Exercise objective — Isolate every line in the data with the string "scene" and copy it.

Dataset rows —

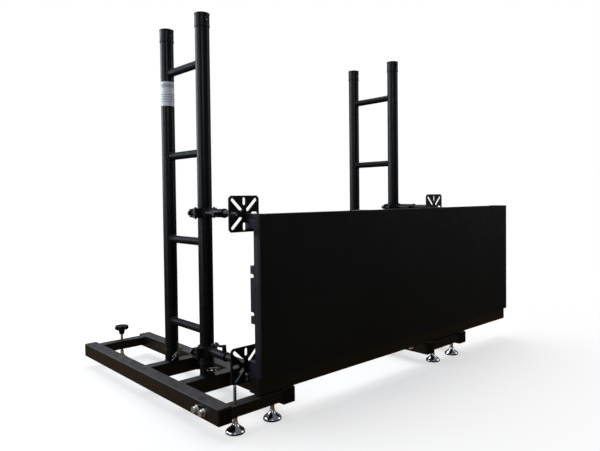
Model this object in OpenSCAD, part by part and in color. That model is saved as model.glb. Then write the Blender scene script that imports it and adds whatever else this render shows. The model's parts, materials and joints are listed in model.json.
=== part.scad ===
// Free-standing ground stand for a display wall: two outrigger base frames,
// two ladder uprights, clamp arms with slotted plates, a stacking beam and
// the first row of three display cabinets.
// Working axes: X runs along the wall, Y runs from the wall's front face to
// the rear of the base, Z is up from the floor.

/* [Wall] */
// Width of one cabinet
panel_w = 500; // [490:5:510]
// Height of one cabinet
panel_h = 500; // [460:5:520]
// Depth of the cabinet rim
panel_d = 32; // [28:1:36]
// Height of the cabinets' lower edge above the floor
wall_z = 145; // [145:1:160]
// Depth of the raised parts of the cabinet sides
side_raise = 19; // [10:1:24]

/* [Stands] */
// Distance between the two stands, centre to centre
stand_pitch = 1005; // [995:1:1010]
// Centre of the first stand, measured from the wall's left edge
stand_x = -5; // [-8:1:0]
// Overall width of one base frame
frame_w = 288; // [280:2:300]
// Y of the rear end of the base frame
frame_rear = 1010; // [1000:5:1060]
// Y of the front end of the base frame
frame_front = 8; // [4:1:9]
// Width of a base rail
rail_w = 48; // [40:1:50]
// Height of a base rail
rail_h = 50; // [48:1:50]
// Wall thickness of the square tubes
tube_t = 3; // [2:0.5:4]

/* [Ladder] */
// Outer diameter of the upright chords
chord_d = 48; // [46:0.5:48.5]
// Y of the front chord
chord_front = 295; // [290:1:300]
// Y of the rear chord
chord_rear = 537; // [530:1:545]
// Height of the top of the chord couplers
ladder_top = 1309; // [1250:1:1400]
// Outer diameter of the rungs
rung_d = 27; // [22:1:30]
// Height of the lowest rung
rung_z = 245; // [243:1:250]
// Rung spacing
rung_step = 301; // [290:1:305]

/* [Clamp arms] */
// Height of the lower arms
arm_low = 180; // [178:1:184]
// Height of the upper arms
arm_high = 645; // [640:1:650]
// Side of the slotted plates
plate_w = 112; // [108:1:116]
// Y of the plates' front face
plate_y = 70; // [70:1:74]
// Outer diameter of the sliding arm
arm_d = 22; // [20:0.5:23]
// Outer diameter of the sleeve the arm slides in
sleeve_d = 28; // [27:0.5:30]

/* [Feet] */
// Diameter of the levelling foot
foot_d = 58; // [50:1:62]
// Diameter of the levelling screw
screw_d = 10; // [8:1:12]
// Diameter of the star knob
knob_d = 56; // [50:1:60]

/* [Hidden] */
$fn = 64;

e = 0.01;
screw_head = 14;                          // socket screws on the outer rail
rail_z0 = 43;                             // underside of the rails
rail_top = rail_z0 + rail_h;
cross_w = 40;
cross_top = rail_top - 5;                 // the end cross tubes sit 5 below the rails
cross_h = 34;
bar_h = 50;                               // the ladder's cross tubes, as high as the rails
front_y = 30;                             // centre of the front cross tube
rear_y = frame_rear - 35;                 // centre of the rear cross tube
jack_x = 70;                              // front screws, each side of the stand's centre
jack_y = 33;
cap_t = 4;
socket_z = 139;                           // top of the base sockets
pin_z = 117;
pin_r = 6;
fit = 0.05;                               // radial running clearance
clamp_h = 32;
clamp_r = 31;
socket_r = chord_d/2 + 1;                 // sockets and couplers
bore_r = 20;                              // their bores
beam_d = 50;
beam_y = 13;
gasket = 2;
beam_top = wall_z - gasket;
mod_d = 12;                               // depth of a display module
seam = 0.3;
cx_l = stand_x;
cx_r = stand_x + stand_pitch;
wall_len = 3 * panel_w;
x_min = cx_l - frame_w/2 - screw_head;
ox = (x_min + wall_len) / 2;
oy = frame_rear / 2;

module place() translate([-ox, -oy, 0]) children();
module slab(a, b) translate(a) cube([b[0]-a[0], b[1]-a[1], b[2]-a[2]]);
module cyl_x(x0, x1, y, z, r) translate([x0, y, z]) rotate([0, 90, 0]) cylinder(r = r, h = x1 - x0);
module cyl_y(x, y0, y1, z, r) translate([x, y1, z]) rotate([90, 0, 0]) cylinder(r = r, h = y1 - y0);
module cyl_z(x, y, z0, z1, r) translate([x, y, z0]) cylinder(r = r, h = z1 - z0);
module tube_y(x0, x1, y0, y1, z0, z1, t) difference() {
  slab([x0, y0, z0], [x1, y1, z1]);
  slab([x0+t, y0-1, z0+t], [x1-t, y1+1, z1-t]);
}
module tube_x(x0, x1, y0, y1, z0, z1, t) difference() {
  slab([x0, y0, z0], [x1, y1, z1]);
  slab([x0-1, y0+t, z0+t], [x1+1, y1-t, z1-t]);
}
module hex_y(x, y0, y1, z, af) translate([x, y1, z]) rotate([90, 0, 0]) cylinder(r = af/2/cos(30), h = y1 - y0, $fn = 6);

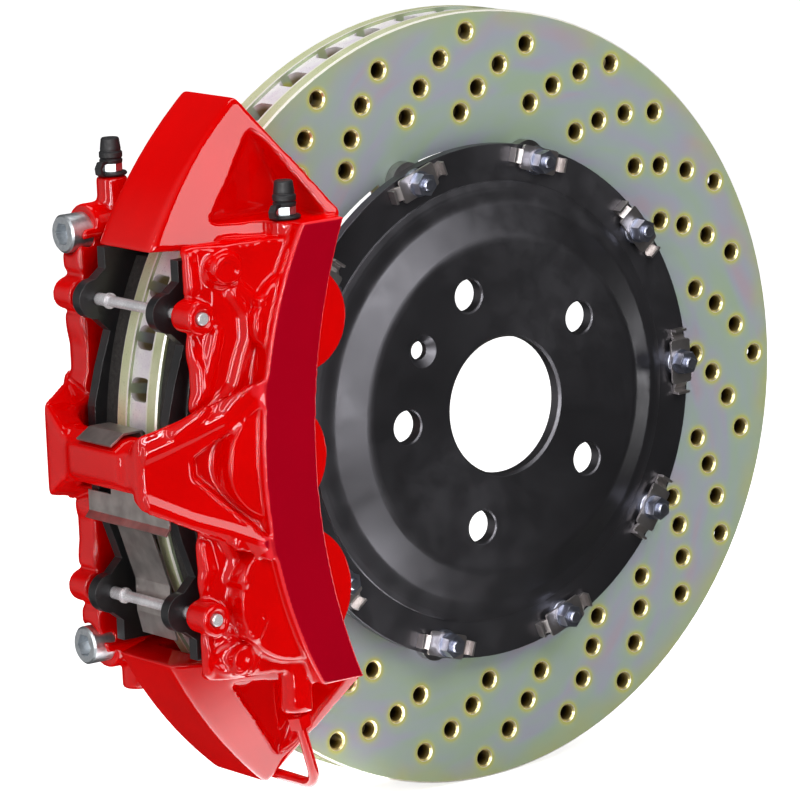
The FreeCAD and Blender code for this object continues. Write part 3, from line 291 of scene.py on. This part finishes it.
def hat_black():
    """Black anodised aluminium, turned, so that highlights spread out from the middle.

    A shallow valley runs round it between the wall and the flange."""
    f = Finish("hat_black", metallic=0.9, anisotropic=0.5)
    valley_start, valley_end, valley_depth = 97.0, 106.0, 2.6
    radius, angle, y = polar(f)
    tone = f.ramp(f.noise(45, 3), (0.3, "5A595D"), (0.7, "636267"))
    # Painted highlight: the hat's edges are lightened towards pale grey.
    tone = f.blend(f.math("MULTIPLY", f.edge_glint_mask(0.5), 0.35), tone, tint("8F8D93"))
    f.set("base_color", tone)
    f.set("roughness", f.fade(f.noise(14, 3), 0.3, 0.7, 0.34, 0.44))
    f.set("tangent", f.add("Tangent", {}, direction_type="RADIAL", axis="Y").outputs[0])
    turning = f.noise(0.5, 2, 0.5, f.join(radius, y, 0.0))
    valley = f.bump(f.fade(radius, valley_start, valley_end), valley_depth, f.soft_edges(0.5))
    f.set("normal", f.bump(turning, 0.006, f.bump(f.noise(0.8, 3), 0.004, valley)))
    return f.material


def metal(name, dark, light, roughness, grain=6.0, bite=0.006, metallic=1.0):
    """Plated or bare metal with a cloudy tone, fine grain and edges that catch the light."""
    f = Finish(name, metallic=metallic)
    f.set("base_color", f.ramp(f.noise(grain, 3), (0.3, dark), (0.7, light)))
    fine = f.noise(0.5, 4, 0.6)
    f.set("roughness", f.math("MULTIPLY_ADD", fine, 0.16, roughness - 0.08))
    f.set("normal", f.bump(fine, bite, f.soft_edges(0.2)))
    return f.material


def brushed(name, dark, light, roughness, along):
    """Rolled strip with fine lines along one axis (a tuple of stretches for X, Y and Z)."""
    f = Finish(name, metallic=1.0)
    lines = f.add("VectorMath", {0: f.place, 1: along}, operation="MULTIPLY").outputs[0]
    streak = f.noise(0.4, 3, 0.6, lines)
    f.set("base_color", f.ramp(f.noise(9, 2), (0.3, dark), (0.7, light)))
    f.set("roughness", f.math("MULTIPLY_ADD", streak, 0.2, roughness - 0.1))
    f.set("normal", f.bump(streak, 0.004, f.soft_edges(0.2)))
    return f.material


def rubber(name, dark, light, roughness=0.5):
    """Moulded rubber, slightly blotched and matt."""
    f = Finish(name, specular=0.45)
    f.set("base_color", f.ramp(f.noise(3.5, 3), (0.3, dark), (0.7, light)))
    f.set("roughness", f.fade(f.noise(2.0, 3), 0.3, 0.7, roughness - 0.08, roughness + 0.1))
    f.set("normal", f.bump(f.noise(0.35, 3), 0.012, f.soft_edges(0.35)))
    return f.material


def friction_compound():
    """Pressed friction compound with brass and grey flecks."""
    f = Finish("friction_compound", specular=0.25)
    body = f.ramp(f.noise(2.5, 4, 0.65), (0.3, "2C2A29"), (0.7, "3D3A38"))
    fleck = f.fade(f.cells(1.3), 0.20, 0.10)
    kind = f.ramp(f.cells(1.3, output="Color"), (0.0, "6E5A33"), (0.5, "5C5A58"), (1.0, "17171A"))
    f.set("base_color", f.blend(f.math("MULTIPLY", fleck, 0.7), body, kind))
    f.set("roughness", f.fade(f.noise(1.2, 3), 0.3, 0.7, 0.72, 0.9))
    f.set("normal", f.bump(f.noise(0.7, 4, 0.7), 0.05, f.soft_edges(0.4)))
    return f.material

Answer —
Model this object in OpenSCAD, part by part and in color. That model is saved as model.glb. Then write the Blender scene script that imports it and adds whatever else this render shows. The model's parts, materials and joints are listed in model.json.
The FreeCAD and Blender code for this object continues. Write part 3, from line 291 of scene.py on. This part finishes it.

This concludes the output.